BEGIN

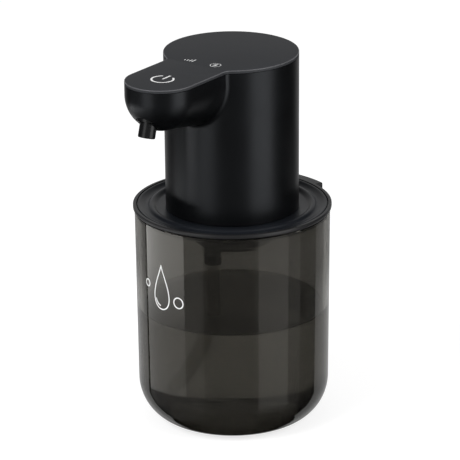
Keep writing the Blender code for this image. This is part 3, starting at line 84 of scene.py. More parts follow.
# Collar ring and hook
RIM_TOP = collar_high.z
RIM_OVERHANG = 0.0006
RIM_RADIUS = BOTTLE_RADIUS + RIM_OVERHANG
RIM_WIDTH = 0.0014
RIM_SEAT_DEPTH = 0.00115
RIM_CHAMFER = 0.00045
RIM_ROUND = 0.00022
COLLAR_WEB = 0.0011
COLLAR_STEP_WALL = 0.0008
COLLAR_SKIRT_WALL = 0.0014
COLLAR_SKIRT_DEPTH = 0.0082
SKIRT_ROUND = 0.0002
HOOK_REACH = 0.0037
HOOK_WALL = 0.0014
HOOK_PLATE = 0.0015
HOOK_DROP = 0.0080
HOOK_STEP = 0.0001
HOOK_ROUND = 0.0002
HOOK_HALF_ANGLE = math.radians(22.0)

# Lid
LID_EDGE_GAP = 0.0004
LID_EDGE_ROUND = 0.00015
LID_EDGE_BAND = 0.0007
LID_SINK = 0.0001
LID_VALLEY = 0.0012
LID_PLATE = 0.0021
LID_SKIRT_DEPTH = 0.0073
LID_SKIRT_WALL = 0.0022
RIDGE_RADIUS = 0.0325
RIDGE_HALF_WIDTH = 0.0013
RIDGE_HEIGHT = 0.00125
RIDGE_FOOT = 0.0024
RIDGE_FOOT_STEPS = 12
RIDGE_END_DEGREES = 30
CHANNEL_DIP = 0.0018
CHANNEL_OFFSET = 0.0010
PUMP_HOLE = 0.0171

# Head; an overcut is how far a cutter runs past what it cuts
HEAD_RADIUS = 0.0270
HEAD_DRAFT = 0.0002
HEAD_HEIGHT = 0.0645
HEAD_WALL = 0.0020
HEAD_OVERCUT = 0.002
SPOUT_HALF_WIDTH = 0.0143
SPOUT_REACH = 0.0608
SPOUT_SIDE = 0.0058
SPOUT_DROP = 0.0035
HEAD_FILLET = 0.0013
FILLET_CROWDING = 1.5
FILLET_START_SHARE = 0.88
FILLET_END_SHARE = 1.22
LEAST_WIDTH_SHARE = 0.25
HALVINGS = 40
PANEL_THICKNESS = 0.0012
PANEL_SEAM = 0.0002
PANEL_BEVEL = 0.00030
BEVEL_FACING = (0.1, 0.99)

# Steps down the head (round, drop, fillet), and rays round half of it (spout, fillet, body)
SHELL_GRID = ((26, 10, 8), (44, 18, 66))
CAVITY_GRID = ((8, 3, 3), (10, 4, 18))
WINDOW_GRID = ((16, 10, 4), (30, 8, 12))
PANEL_RAYS = (60, 24, 80)

# Nozzle, valve and sensor window
NOZZLE_RADIUS = 0.0034
NOZZLE_LENGTH = 0.0041
NOZZLE_ROUND = 0.0004
NOZZLE_TILT = math.radians(16)
NOZZLE_FROM_TIP = 0.0054
NOZZLE_FLANGE_RADIUS = 0.0047
NOZZLE_FLANGE = 0.0012
NOZZLE_MOUTH = 0.0023
NOZZLE_BARREL_RADIUS = 0.0036
NOZZLE_BARREL = 0.0046
NOZZLE_CAP = 0.0008
NOZZLE_BORE = 0.0013
VALVE_RADIUS = 0.0021
VALVE_LENGTH = 0.0030
VALVE_RECESS = 0.0004
VALVE_SLIT = 0.0003
VALVE_DOME_SHARE = 0.3
WINDOW_LENGTH = 0.0100
WINDOW_WIDTH = 0.0060
WINDOW_THICKNESS = 0.0012
WINDOW_RECESS = 0.00015
WINDOW_FROM_AXIS = 0.0345

# Pump and dip tube
PUMP_RADIUS = 0.0167
PUMP_ROUND = 0.0030
PUMP_OVERCUT = 0.001
INLET_FROM_AXIS = 0.0135
INLET_RADIUS = 0.00345
INLET_LENGTH = 0.0060
GEAR_OFFSET = 0.0050
POCKET_RADIUS = 0.00592
POCKET_GAP = 0.00015
DUCT_RADIUS = 0.0013
DUCT_DEPTH = 0.0015
SEAT_DEPTH = 0.0020
PIN_SEAT = 0.0014
SHAFT_SEAT = 0.0017
TUBE_RADIUS = 0.00265
TUBE_BORE = 0.0018
TUBE_FIT = 0.0002
# Corners of the tube's path: X and Y from the inlet in tube radii, height as a share of PUMP_BOTTOM
TUBE_SHARES = (
    (0.0, 0.0, 0.80), (0.0, 0.0, 0.62), (-0.9, -0.6, 0.46), (-2.3, -1.7, 0.32), (-4.2, -3.1, 0.20),
)

# Charging port and its cover
PORT_CENTRE = 0.10305
PORT_WIDTH = 0.0098
PORT_TALL = 0.0041
FLAP_WIDTH = 0.0140
FLAP_RISE = 0.0036
FLAP_HEIGHT = 0.0088
FLAP_THICKNESS = 0.00085
FLAP_GAP = 0.00025
FLAP_ROUND = 0.00035
FLAP_PLUG = 0.0008
HINGE_RADIUS = 0.00055
HINGE_LAP = 0.0004
HINGE_WIDTH = 0.0060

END

TASK OBJECTIVE: Output exactly the leading lines of the data, up to and including the line marked by "BEVEL_FACING = (0.1, 0.99)".

THE ANSWER:
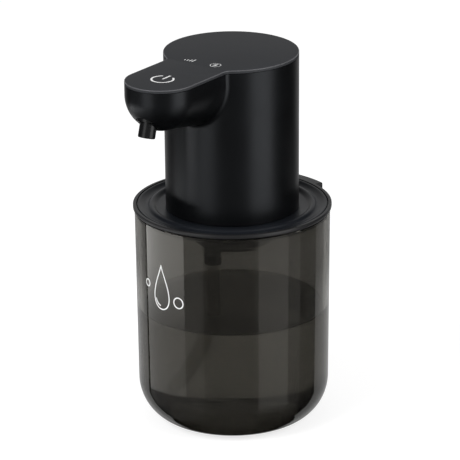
Keep writing the Blender code for this image. This is part 3, starting at line 84 of scene.py. More parts follow.
# Collar ring and hook
RIM_TOP = collar_high.z
RIM_OVERHANG = 0.0006
RIM_RADIUS = BOTTLE_RADIUS + RIM_OVERHANG
RIM_WIDTH = 0.0014
RIM_SEAT_DEPTH = 0.00115
RIM_CHAMFER = 0.00045
RIM_ROUND = 0.00022
COLLAR_WEB = 0.0011
COLLAR_STEP_WALL = 0.0008
COLLAR_SKIRT_WALL = 0.0014
COLLAR_SKIRT_DEPTH = 0.0082
SKIRT_ROUND = 0.0002
HOOK_REACH = 0.0037
HOOK_WALL = 0.0014
HOOK_PLATE = 0.0015
HOOK_DROP = 0.0080
HOOK_STEP = 0.0001
HOOK_ROUND = 0.0002
HOOK_HALF_ANGLE = math.radians(22.0)

# Lid
LID_EDGE_GAP = 0.0004
LID_EDGE_ROUND = 0.00015
LID_EDGE_BAND = 0.0007
LID_SINK = 0.0001
LID_VALLEY = 0.0012
LID_PLATE = 0.0021
LID_SKIRT_DEPTH = 0.0073
LID_SKIRT_WALL = 0.0022
RIDGE_RADIUS = 0.0325
RIDGE_HALF_WIDTH = 0.0013
RIDGE_HEIGHT = 0.00125
RIDGE_FOOT = 0.0024
RIDGE_FOOT_STEPS = 12
RIDGE_END_DEGREES = 30
CHANNEL_DIP = 0.0018
CHANNEL_OFFSET = 0.0010
PUMP_HOLE = 0.0171

# Head; an overcut is how far a cutter runs past what it cuts
HEAD_RADIUS = 0.0270
HEAD_DRAFT = 0.0002
HEAD_HEIGHT = 0.0645
HEAD_WALL = 0.0020
HEAD_OVERCUT = 0.002
SPOUT_HALF_WIDTH = 0.0143
SPOUT_REACH = 0.0608
SPOUT_SIDE = 0.0058
SPOUT_DROP = 0.0035
HEAD_FILLET = 0.0013
FILLET_CROWDING = 1.5
FILLET_START_SHARE = 0.88
FILLET_END_SHARE = 1.22
LEAST_WIDTH_SHARE = 0.25
HALVINGS = 40
PANEL_THICKNESS = 0.0012
PANEL_SEAM = 0.0002
PANEL_BEVEL = 0.00030
BEVEL_FACING = (0.1, 0.99)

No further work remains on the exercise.